El lunes tenía tantas ganas de dormir que me acosté a las 23:30, una hora inédita. El día también lo pasé durmiendo; una pena al estar de viaje por San Sebastián. El martes desperté igual, casi sin despertar. Y ya me preocupé, por si padecía de una abulia pasajera. O sería narcolepsia, como me dijeron una vez en la universidad.
Una voz y no un vistazo acalló mi sueño. Era José Carlos Ruiz, un filósofo andaluz que se sobrepuso a los peligros de su acento para alertar sobre la nueva felicidad. Dijo en La Ser que la felicidad moderna no era tener cosas, sino acumular experiencias, y cada vez experiencias más idiotas. Y que será difícil alcanzar la verdadera esencia en un mundo tan acelerado, impaciente y virtual.

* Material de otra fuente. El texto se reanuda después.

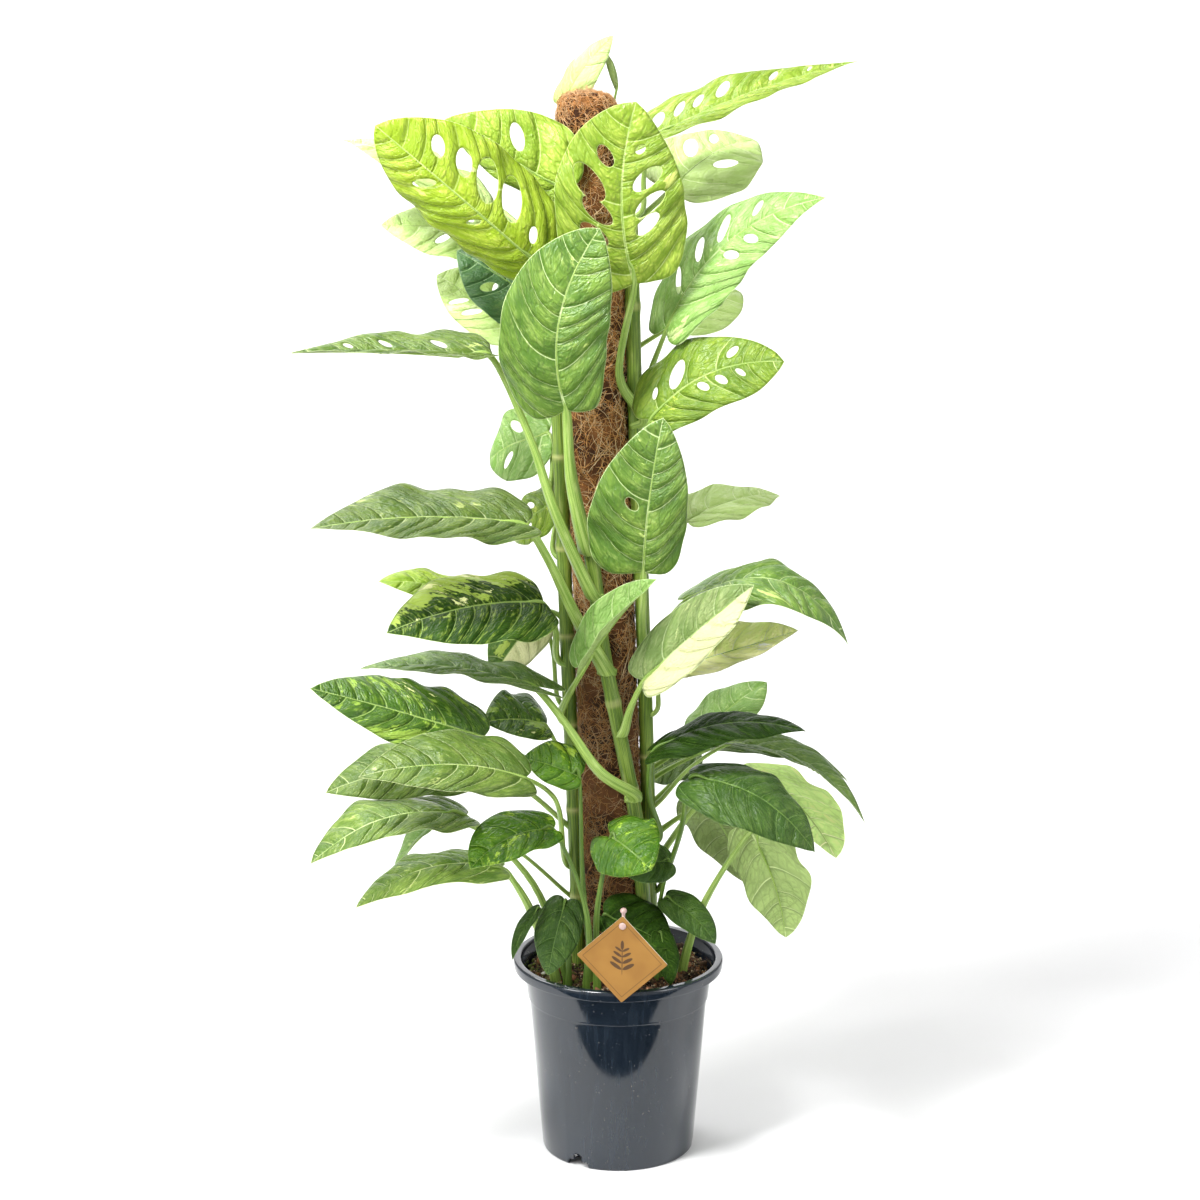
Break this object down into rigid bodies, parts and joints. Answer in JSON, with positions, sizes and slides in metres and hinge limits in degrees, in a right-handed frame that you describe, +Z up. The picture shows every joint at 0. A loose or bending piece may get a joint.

Yo me quedé pensando. Lo primero que me inquieta es que la felicidad sea obligada. Que la quieran para todos ya es un motivo suficiente para desconfiar. Como cuando te imponen ser alguien en la vida, o piensan que no disfrutas si no te ríes todo el rato.
También me dio miedo recordar que yo necesito hacer muchas cosas, lo que me identifica con la felicidad moderna de acumular experiencias. Pero me alivia saber que las personas que más me atraen son las que no hacen nada.
Visto lo visto, en un mundo tan complicado, puede que lo más feliz sea dormir.